Interoperability. A common schema would let any agent-aware tool read the same file without adapters, the way every editor understands README.md or package.json. One set of linters, one mental model.
Ecosystem leverage. Shared conventions invite third-party addons—VS Code extensions, CI checks, security scanners—that work everywhere instead of being vendor-locked.
Security and auditability. A predictable location plus a typed schema makes it easier to diff, sign, or lint your long-term context. Random plaintext blobs are harder to monitor.

The surface hasn’t settled. Some files store static rules, others capture evolving memory, others mix both. Locking that into a single spec today may freeze a half-baked design.
The key point: translation is trivial. These files are plain text. Converting .cursor/rules to CLAUDE.md is a regex, not a moon shot. Adapters cost far less than committees.
Innovation tax. A standard invites gatekeeping and slows down wild experiments, which is exactly what we all hate in the wild agent world.

Treat “standards” as interfaces, not treaties. Keep experimenting, but converge on a minimal front-matter block—name, scope, version, enabled—that any tool can ignore or honor. The body stays free-form Markdown. When the ecosystem naturally coalesces around a few patterns, formalize the rest. Until then, thin adapters beat thick bureaucracies.

Pick one filename and stick to it. Your tooling can translate later, but human contributors need a single place to look. .cursor/rules or AGENT.md, or something else, doesn’t matter; choose and document it.
Keep the schema thin. Plain markdown body plus a short YAML-front-matter header. Avoid exotic keys and avoid nested data.
Generate, don’t hand-edit. Write a tiny script that assembles the file from smaller snippets: style guide, onboarding blurb, current TODOs. This enforces consistency and keeps merge conflicts low.
Lint in CI. A simple regex or json-schema check prevents malformed front-matter and keeps the agent from choking on bad tokens.
Treat it like code, not config. Commit every change, add PR context, and tag releases when the ruleset materially shifts. The git history becomes your agent’s audit log.
Encrypt secrets elsewhere. These files live in the repo; don’t embed API keys or proprietary data. If the model needs them, pull at runtime from a vault.

Follow those steps and you’ll get 90 % of the “standard” benefits today without waiting for the industry to agree on a file extension.

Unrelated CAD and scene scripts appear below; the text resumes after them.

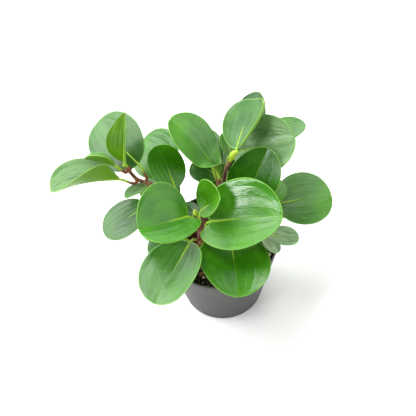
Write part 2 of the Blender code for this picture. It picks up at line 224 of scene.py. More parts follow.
LEAVES = {
    "left": [
        Leaf(155, (-82, 11, 164), 200, 13, 8, 60, 51, taper=0.0, fold=12, arch=22,
             left={"width": 42, "fold": 95, "ease": 60, "lobe": -0.12}),
        Leaf(150, (-65, 23, 166), 124, 0, -30, 62, 50, taper=0.06, arch=12),
        Leaf(164, (-76, 20, 173), 78, 57, -48, 44, 36, taper=-0.4, fold=20, point=0.5),
        Leaf(164, (-84, 18, 173), 168, 14, 25, 26, 17, fold=30, point=0.3, left={"fold": 60}),
        Leaf(147, (-60, 16, 143), 202, -8, 10, 21, 14, fold=25),
        Leaf(115, (-62, 15, 117), 201, -20, 4, 46, 39, taper=0.06, arch=15),
        Leaf(128, (-37, 35, 142), 122, -12, -30, 52, 48, curl=6),
        Leaf(122, (-35, 14, 139), 114, 36, 14, 41, 35, taper=0.04, curl=6, arch=15),
        Leaf(104, (-38, 26, 106), 130, -8, 0, 40, 36),
        Leaf(94, (-42, 6, 100), 188, -12, 0, 28, 30),
    ],
    "middle": [
        Leaf(134, (3, 21, 146), 142, 43, 4, 65, 44, taper=0.1, fold=6, curl=14, arch=25, foot=0.7, cup=80,
             left={"width": 40, "foot": 0.4, "cup": 280}),
        Leaf(164, (19, 24, 175), 66, 12, -25, 50, 42, taper=0.14, curl=24, hem=90, foot=0.6,
             left={"hem": 0, "foot": 0}),
        Leaf(130, (17, 43, 146), -10, 24, 30, 59, 54, taper=0.0, fold=3, curl=10, arch=17),
        Leaf(110, (4, 36, 122), 138, 2, 0, 30, 33),
        Leaf(158, (15, 35, 154), 108, 30, 0, 20, 14, fold=20),
        Leaf(125, (1, 34, 140), 106, 16, 0, 33, 28),
        Leaf(96, (1, 31, 98), 94, -6, 0, 40, 30),
        Leaf(120, (-3, 45, 132), 104, 8, 0, 38, 32),
    ],
    "front": [
        Leaf(120, (-8, -23.5, 139), -10, 14, 24, 63, 54, taper=-0.2, fold=6, curl=12, arch=8, lobe=0.2,
             left={"width": 68, "taper": 0, "lobe": 0.18}),
        Leaf(123, (-26, -19, 142), 203, 14, -20, 46, 68, taper=-0.1, fold=10, curl=18, arch=12, lobe=0.06,
             left={"width": 43, "taper": 0.08, "lobe": 0.28}),
        Leaf(127, (-15, -17.5, 147), -28, 56, 33, 34, 25, taper=0.35, fold=10, curl=20, lobe=0.05,
             left={"width": 42, "taper": 0.1}),
        Leaf(112, (-26, -33, 125), 238, -10, 15, 63, 56, taper=0.03, fold=6, curl=14, arch=12),
        Leaf(105, (8, -26, 118), 273, -8, -10, 57, 61, taper=-0.15, fold=4, curl=13, arch=20, lobe=0.06,
             left={"taper": 0, "lobe": 0.03}),
        Leaf(98, (-33, -18, 108), 190, -9, 0, 32, 28),
        Leaf(86, (-34, -30, 100), 231, -16, 0, 33, 28),
        Leaf(88, (8, -26, 98), 282, -14, 0, 36, 32),
        Leaf(110, (-20, -11, 121), 112, 12, 0, 22, 17),
    ],
    "right": [
        Leaf(114, (23, 0, 128), 50, 48, 14, 54, 45, fold=8, curl=12, arch=20, left={"taper": -0.2}),
        Leaf(104, (52, 10, 111), 14, -10, 22, 53, 49, taper=-0.02, lobe=0.02),
        Leaf(104, (36.5, -31, 123), 302, -2, 0, 21, 13),
        Leaf(100, (43, -22, 109), 5, -18, 6, 27, 20, arch=16),
        Leaf(94, (42, 12, 96), 40, -10, 0, 46, 42),
        Leaf(109, (34, 7, 118), 44, 6, 0, 32, 32),
    ],
    "rear": [
        Leaf(128, (27, 66, 138), 54, 48, -12, 44, 34, point=0.3),
        Leaf(118, (44, 62, 136), 23, 4, -14, 43, 35),
        Leaf(102, (10, 52, 108), 108, -8, 0, 50, 42),
        Leaf(96, (30, 54, 100), 66, -12, 0, 50, 45),
        Leaf(110, (8, 52, 116), 120, -3, 0, 42, 40),
        Leaf(108, (42, 54, 116), 74, -4, 0, 40, 36),
    ],
}

# A growing tip: the stem it ends, its length and its widest radius in millimetres
BUDS = {"left": (5, 1.5), "middle": (16, 3.4), "front": (8, 2.7), "right": (9, 2.2), "rear": (10, 2.6)}

# The looks of the leaves above, in the same order: bright, from dark 0 to light 1, then how grey,
# the share of painted sheen that greys the top and pales the underside, and how young, each from 0 to 1
LOOKS = {
    "left": [(0.58, 0.48, 0), (0.28, 0.05, 0), (0.4, 0, 0.85), (1, 0.35, 0), (1, 0.5, 0), (0.2, 0, 0),
             (0.7, 0, 0), (0.55, 0, 0), (0.2, 0, 0), (0.15, 0, 0)],
    "middle": [(1, 0.15, 0), (0.35, 0, 0), (1, 0.5, 0), (0.3, 0.05, 0), (1, 0.2, 0.3), (0.1, 0, 0),
               (0.15, 0, 0), (0.2, 0, 0)],
    "front": [(0.85, 0.03, 0), (0.92, 0, 0), (0.5, 0, 0.15), (0.37, 0.05, 0), (0.6, 0, 0), (0.15, 0, 0),
              (0.15, 0, 0), (0.15, 0, 0), (0.2, 0, 0)],
    "right": [(0.25, 0, 0), (0.9, 0.17, 0), (0.6, 1, 0), (1, 0.75, 0), (0.2, 0, 0), (1, 0, 0.2)],
    "rear": [(0, 0, 0), (0.6, 0, 0), (0.3, 0.05, 0), (0.35, 0, 0), (0.25, 0.1, 0), (0.4, 0.05, 0)],
}


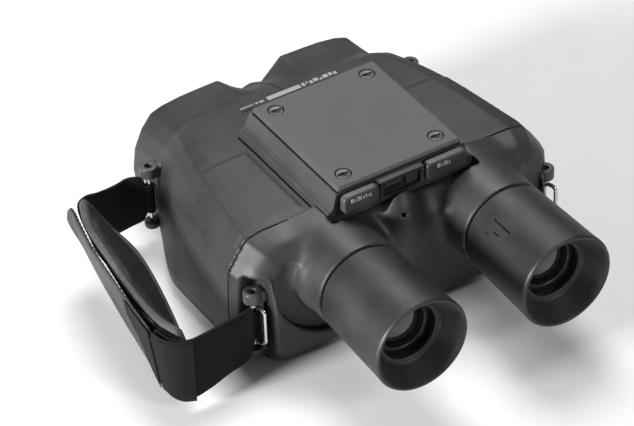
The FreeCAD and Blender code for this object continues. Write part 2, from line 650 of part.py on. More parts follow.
WEB_REAR = [((-77.6, -42.04, 30.8), (-77.6, -42.04, 15.4)), ((-79.4, -43.5, 35.2), (-79.4, -43.5, 11.0)),
            ((-84.6, -47.2, 37.4), (-84.6, -47.2, 9.5)), ((-95, -49.0, 38.2), (-95, -49.0, 8.6)),
            ((-106, -50.2, 38.0), (-106, -51.0, 7.0)), ((-114.5, -50.2, 38.0), (-115, -51.4, 6.2)),
            ((-121.4, -45.4, 38.4), (-120.4, -46.6, 6.4)), ((-124.2, -36.6, 39.0), (-121.2, -38.0, 7.4))]
WEB_FRONT = [((-71.76, 61.31, 32.3), (-71.76, 61.31, 16.9)), ((-73.6, 62.0, 36.8), (-73.6, 62.0, 12.3)),
             ((-79.6, 64.4, 37.5), (-79.6, 64.4, 9.6)), ((-87, 63.4, 37.2), (-87, 63.4, 9.6)),
             ((-97, 60.8, 39.2), (-95, 60.2, 11.5)), ((-104.4, 58.0, 42.4), (-98.6, 57.4, 14.6)),
             ((-110.6, 54.4, 43), (-103.2, 54.6, 15.5)), ((-113.4, 48, 42), (-105.4, 50, 14.8)),
             ((-116.5, 33, 40.5), (-105.6, 33, 13)), ((-118.7, 12, 38), (-107, 12, 10)),
             ((-121.0, -13, 35.5), (-111.5, -13, 9)), ((-121.0, -32, 34), (-117.2, -33, 8))]
PAD = [((-112.0, -45.0, 38), (-109.6, -45.4, 15)), ((-117.2, -31, 40), (-106.4, -33, 18)),
       ((-118.6, -12, 42), (-101.4, -14, 20)), ((-117.2, 12, 45), (-96.4, 12, 23)),
       ((-114.6, 34, 47.4), (-94.6, 32, 25)), ((-107.6, 51.0, 48.4), (-98.6, 48.6, 29))]
FLAP = [((-126.6, -37.0, 39.4), (-123.4, -39.5, 7.6)), ((-126.4, -20, 41.8), (-120.4, -20.5, 9.4)),
        ((-125.0, 0, 43.8), (-117.6, 0.5, 10.8)), ((-123.2, 20, 45.4), (-114.4, 22, 12.2)),
        ((-119.8, 38, 46.4), (-111.6, 42, 15.0)), ((-117.4, 47, 45.8), (-111.2, 52, 20.0)),
        ((-116.4, 52, 44.5), (-114.2, 59.0, 30.0))]


def web(stations, outward, leg):
    """Webbing with a sewn loop round the bail's upright wire."""
    x, y, z0, z1 = leg
    sewn = rod_z(LOOP_R, z0, z1, x, y).cut(rod_z(LOOP_BORE_R, z0 - 1, z1 + 1, x, y))
    return ribbon(stations, WEB_THICK, outward).fuse(sewn).removeSplitter()


def save_pair(name, right, left=None):
    """Save a right-hand part and its mirror."""
    save(name + "_right", *right)
    save(name + "_left", *[mirrored(shape) for shape in (left or right)])


def build_housing():
    save("main_housing", main_housing())
    skin = rubber_skin()
    bezels = hood_bezels()
    for side, name in SIDES:
        save("armour_" + name, half(skin, side))
        save("hood_" + name, half(bezels, side))
    save("rear_cover", rear_cover())
    save("rear_seal", rear_seal())
    save("bulkhead", bulkhead())
    save("tripod_bush", tripod_bush())


def build_top():
    save("top_block", top_block())
    save("top_cover", top_cover())
    save("cover_gasket", cover_gasket())
    save("cover_screws", *cover_screws())
    save("marking_strip", marking_strip())
    save("button_left", button(-1))
    save("button_right", button(1))
    save("button_switches", *button_switches())
    save("recess_panel", recess_panel())


def build_inside():
    save_pair("objective_tube", [objective_tube()])
    save_pair("objective_lens", [objective_lens()])
    save_pair("objective_ring", [objective_ring()])
    save("focus_lenses", focus_lens(), mirrored(focus_lens()))
    save("focus_cells", focus_cell(), mirrored(focus_cell()))
    save("laser_module", range_module(-1))
    save("receiver_module", range_module(1))
    save("main_board", circuit_board())
    save("compass_module", compass_module())
    save("battery_tube", battery_tube())
    save("battery_cells", *battery_cells())
    save("battery_spring", battery_spring())
    save("battery_cap", battery_cap())


def build_eyepieces():
    save_pair("eyepiece_base", [eyepiece_base()])
    save_pair("prism_carrier", [prism_carrier()])
    save_pair("prism", [rhomboid_prism()])
    save_pair("lens_cell", [lens_cell()])
    save_pair("eyecup", [eyecup()])
    save_pair("eye_lenses", eye_lenses())
    save_pair("sync_gear", [sync_gear(1)], [sync_gear(-1)])


def build_strap():
    for side, name in SIDES:
        save("lug_rear_" + name, strap_lug(side, REAR_LUG))
        save("lug_front_" + name, strap_lug(side, FRONT_LUG))
    save("bail_rear_left", bail(-1, REAR_LUG, 295))
    save("bail_front_left", bail(-1, FRONT_LUG, 75))
    save("bail_rear_right", bail(1, REAR_LUG, -70))
    save("bail_front_right", bail(1, FRONT_LUG, -45))
    save("web_rear", web(WEB_REAR, 1, (-REAR_LUG[0], REAR_LUG[1], 15.4, 30.8)))
    save("web_front", web(WEB_FRONT, -1, (-FRONT_LUG[0], FRONT_LUG[1], 16.9, 32.3)))
    save("strap_pad", ribbon(PAD, PAD_THICK, -1))
    save("strap_flap", ribbon(FLAP, WEB_THICK, 1))


build_housing()
build_top()
build_inside()
build_eyepieces()
build_strap()
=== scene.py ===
import json
import math
from contextlib import contextmanager

import bmesh
import bpy
import numpy as np
from mathutils import Matrix, Vector


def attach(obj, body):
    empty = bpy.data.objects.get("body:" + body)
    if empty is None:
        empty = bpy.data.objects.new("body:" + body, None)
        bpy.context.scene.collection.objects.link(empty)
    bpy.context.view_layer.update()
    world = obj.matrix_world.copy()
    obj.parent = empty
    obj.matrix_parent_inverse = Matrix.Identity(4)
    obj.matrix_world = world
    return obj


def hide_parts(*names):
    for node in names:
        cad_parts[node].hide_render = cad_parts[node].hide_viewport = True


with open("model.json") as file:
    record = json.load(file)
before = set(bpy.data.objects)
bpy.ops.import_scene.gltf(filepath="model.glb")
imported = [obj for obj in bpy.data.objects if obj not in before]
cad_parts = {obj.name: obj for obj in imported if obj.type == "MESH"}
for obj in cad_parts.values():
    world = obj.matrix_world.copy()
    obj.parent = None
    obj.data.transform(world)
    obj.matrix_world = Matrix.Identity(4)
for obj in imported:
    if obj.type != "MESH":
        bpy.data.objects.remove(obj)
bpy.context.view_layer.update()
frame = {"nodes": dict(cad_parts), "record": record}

MM = 0.001
# all sizes below are in millimetres unless they say otherwise; new_object turns them into metres
OBJ_X, OBJ_Z = 36.0, 26.0
EYE_X, EYE_Z = 37.2, 42.9
SWING_IN_DEG = 28
SIDES = ((-1, "left"), (1, "right"))
PLATE_SCREWS = [(x, y) for x in (-24, 24) for y in (-32.0, 23.4)]
REAR_SCREWS_X = (-44, -17, 17, 44)
REAR_SCREWS_Z = 6.8

# ---------------------------------------------------------------- camera

VIEW_AZ = math.radians(31.609)
VIEW_EL = math.radians(38.958)
VIEW_ROLL = math.radians(1.71)
VIEW_DISTANCE = 1.57612
VIEW_LENS = 197.09
VIEW_PIVOT = Vector((0, 0, 0.004))
VIEW_AIM = Vector((-0.01674, 0.0151, 0))
LIGHT_AIM = Vector((0, 0, 0.03))


def add_object(name, data):
    obj = bpy.data.objects.new(name, data)
    bpy.context.scene.collection.objects.link(obj)
    return obj


def place_camera():
    sa, ca = math.sin(VIEW_AZ), math.cos(VIEW_AZ)
    se, ce = math.sin(VIEW_EL), math.cos(VIEW_EL)
    right = Vector((ca, -sa, 0))
    up = Vector((sa * se, ca * se, ce))
    back = Vector((-sa * ce, -ca * ce, se))
    cr, sr = math.cos(VIEW_ROLL), math.sin(VIEW_ROLL)
    right, up = right * cr - up * sr, right * sr + up * cr
    eye = VIEW_PIVOT + back * VIEW_DISTANCE
    aim = VIEW_PIVOT + right * VIEW_AIM.x + up * VIEW_AIM.y
    back = (eye - aim).normalized()
    right = (right - back * right.dot(back)).normalized()
    up = back.cross(right)
    camera = add_object("camera", bpy.data.cameras.new("camera"))
    camera.data.lens = VIEW_LENS
    camera.data.clip_start = 0.05
    camera.matrix_world = Matrix.Translation(eye) @ Matrix((right, up, back)).transposed().to_4x4()
    bpy.context.scene.camera = camera


def area_light(name, place, size, power):
    """A disc of light in metres and watts, turned to the middle of the object."""
    lamp = bpy.data.lights.new(name, "AREA")
    lamp.shape = "DISK"
    lamp.size = size
    lamp.energy = power
    obj = add_object(name, lamp)
    obj.location = place
    obj.rotation_euler = (LIGHT_AIM - Vector(place)).to_track_quat("-Z", "Y").to_euler()


def light_studio():
    world = bpy.data.worlds.new("studio")
    world.use_nodes = True
    background = world.node_tree.nodes["Background"]
    background.inputs[0].default_value = (1, 1, 1, 1)
    background.inputs[1].default_value = 0.12
    bpy.context.scene.world = world
    bpy.context.scene.view_settings.view_transform = "Standard"
    area_light("key", (-1.40, -0.05, 0.42), 0.35, 40)
    area_light("top", (0.30, 0.60, 1.35), 0.8, 18)
    area_light("rear", (0.5, -1.25, 0.85), 0.35, 6.5)


# ---------------------------------------------------------------- materials

def node_tree(name):
    """A new material, its node tree and its shader."""
    mat = bpy.data.materials.new(name)
    mat.use_nodes = True
    tree = mat.node_tree
    return mat, tree, tree.nodes["Principled BSDF"]


def shades(colour, low, high):
    return tuple(c * low for c in colour), tuple(min(1, c * high) for c in colour)


def feed(tree, node, inputs):
    """Sets each named input of a node to a value, or links another node's output to it."""
    for key, value in inputs.items():
        if isinstance(value, bpy.types.NodeSocket):
            tree.links.new(value, node.inputs[key])
        else:
            node.inputs[key].default_value = value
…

The current sprawl looks chaotic, but under the hood these files do the same two things: stash static instructions and feed them to a prompt. Translation is easy: just a regex, not a standards body. Spend energy on writing good rules, not lobbying for a universal filename; once the ecosystem stabilizes, a shared manifest (think package.json for agents) will emerge naturally.

Until then, thin adapters beat committees.